In the case at bar, after “the rule” had been requested at the start of trial, the City objected to the presence of Yeatman and Knight in the courtroom at every possible point in the trial. Pacific maintained that Yeatman and Knight came within the exception to the rule as they were expert witnesses whose presence at trial was necessary. The trial court allowed the witnesses to remain in the courtroom, and the City objected repeatedly as it became increasingly clear during trial that the testimony of the witnesses was based only upon what was within the personal knowledge of each and not upon the evidence introduced at trial. The chancellor found, at least as to Knight, that it had not been necessary for the witness to remain in the courtroom. Nonetheless, the City’s objections were overruled.
The City argues that prejudice can be shown in that it intended to use the testimony of Byron Jones concerning his placement of the service lines on cross-examination of Yeatman and that the City lost the element of surprise when Yeatman was allowed to remain in the courtroom. I would conclude that because the rule is mandatory, the court should have excluded the witnesses unless it could be shown that they came within the exception. As it was clear that the witnesses did not need to remain in the courtroom, I feel the court abused its discretion.
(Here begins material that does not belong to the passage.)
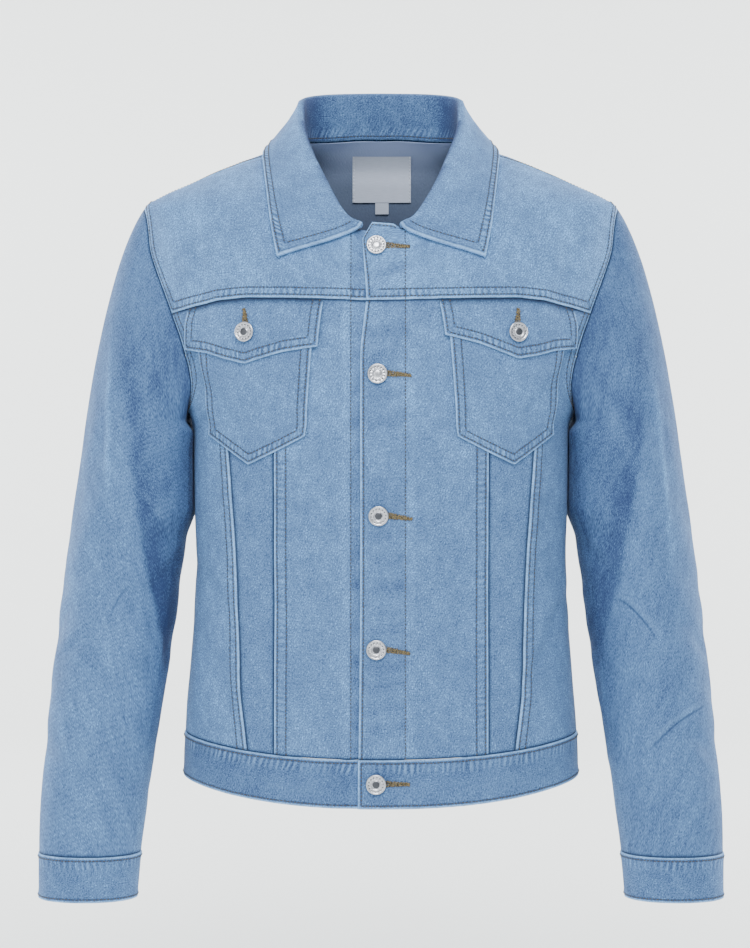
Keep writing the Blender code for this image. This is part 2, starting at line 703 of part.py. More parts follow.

One final point needs to be made. All actions based upon any contract or obligation not in writing must be commenced within *533three years after the cause of action accrues. The chancellor ruled that the statute of limitations had not run as the parties did not specify a time period during which Kennedy or Pacific had to bring the sewer system up to City standards. Where no time period has been specified, a reasonable time period will be presumed. Here, Pacific did not attempt to have the City assume control of the sewer system until either 1986 or 1987, which is seven to eight years after the 1979 vote by the City Council to accept and maintain the system provided it met City standards. I find no support for the majority’s position that the parties had been working together during this time to solve the question of who was to maintain the Woodlawn sewer system.